Ook zij trappen even mee, totdat ik de tennisbal zo’n harde trap geef dat die via een stoel op het dak van frietkot stuitert en tot stilstand komt tussen takjes. De labradorachtige blijft nog een paar minuten verlangend naar boven staren, waar hij toch echt het balletje hoorde rollen. Maar dat rolt niet meer, noch naar beneden.
Juul laat zich even zien, een 74-jarige Vlaamse ex-paramilitair, en de stille kracht achter de frituur. Hij zit vaak op een stoel voor zijn aardappelhok. Hij jast piepers alsof hij dat al zijn hele leven doet, en daarvoor lijkt zijn vingervlugheid ook gemaakt –wil even niet weten hoeveel mensen hij wellicht dankzij diezelfde vingervlugheid heeft gedood.
“Als ik ‘s ochtends begin met schillen zet ik mijn hersens uit en dan vollen bak hoor. Als het moet, schil ik tachtig kilo in het uur. Ik wil altijd nog een keer meedoen met de aardappelschilkampioenschappen, maar ik kan nooit op tijd traceren waar die zijn.’
Hij legt zijn roestige mesje opzij, want als hij zich even mag excuderen, die twee emmers moeten richting frietsnijder. “Het dunne stukske het eerst in het apparaat, dan gaat het rapper.”

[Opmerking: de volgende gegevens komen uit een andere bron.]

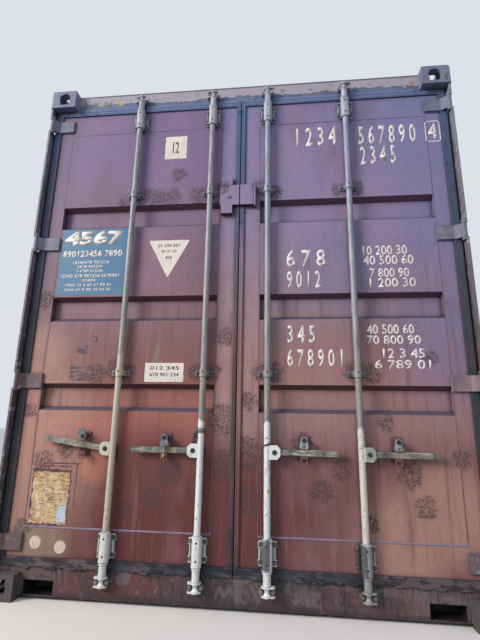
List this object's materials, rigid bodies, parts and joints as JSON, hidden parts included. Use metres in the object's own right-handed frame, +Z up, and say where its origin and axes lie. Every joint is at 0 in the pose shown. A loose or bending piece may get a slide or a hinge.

Dan gegil. Een reiger die op een autodak springt omdat de labradorachtige een nieuw speelmaatje met een vers balspeeltje heeft. Schrok me rot van die vogel, zegt een mevrouw. Ja, zegt Juul. Die reiger is hier altijd. Sommigen deinzen voor het beest terug. “Zotten, het is geen adelaar, maar een reiger.”
Het wordt alsmaar drukker. Een man en een vrouw prikken zwijgend uit hun bakkies met. Een paar wielrenners bestellen een oorlog, twee Mokumse mannetjes kletsen over stadsdeelpolitiek, een studentenstelletje kust en snackt. Vanaf de camping komen twee jongens met blikjes Red Bull en Amstel Bier, een setje Surinaamse tantes loopt weg met porties friet met draadjesvlees. Daar komen ze graag een stukkie voor om rijden, zeggen ze.
En dat doen velen.
Snel schiet ik een foto voor Facebook van Juul voordat die weg is, en dan gaan we zondigen, heerlijke friet, zoutig en vol van aardappelsmaak, geen melig staafjes waarvan je vooral vieze boeren laat.
Bij thuiskomst zie ik dat nog iemand uit mijn timeline die middag bij het kot is geweest. ‘s Avonds meld zich nog een Eiburgh-ganger en nog één, en iemand anders krijgt er weer trek van. Wat wil je ook. Verse friet van handgeschilde aardappels en daarna dubbel gebakken in wit vet, ouderwets, zoals het hoort.
Als je product goed is, zorg je vanzelf voor verhalen. Heb je helemaal geen reclame nodig want week je vanzelf mond-tot-mond los.
Iedereen heeft over Eiburgh Snacks zijn eigen vertelling. Die roemt de friet stoofvlees van kroketten, die kent de oorlogsverhalen van Juul en die weet alles over de reiger, en wist je dat je bij Eiburgh Snacks ook pannenkoeken kon krijgen voor geen geld.
Mijn dochters willen graag snel terug. Voor de friet, maar ook voor de honden. We nemen zelf een vers tennisballetje mee.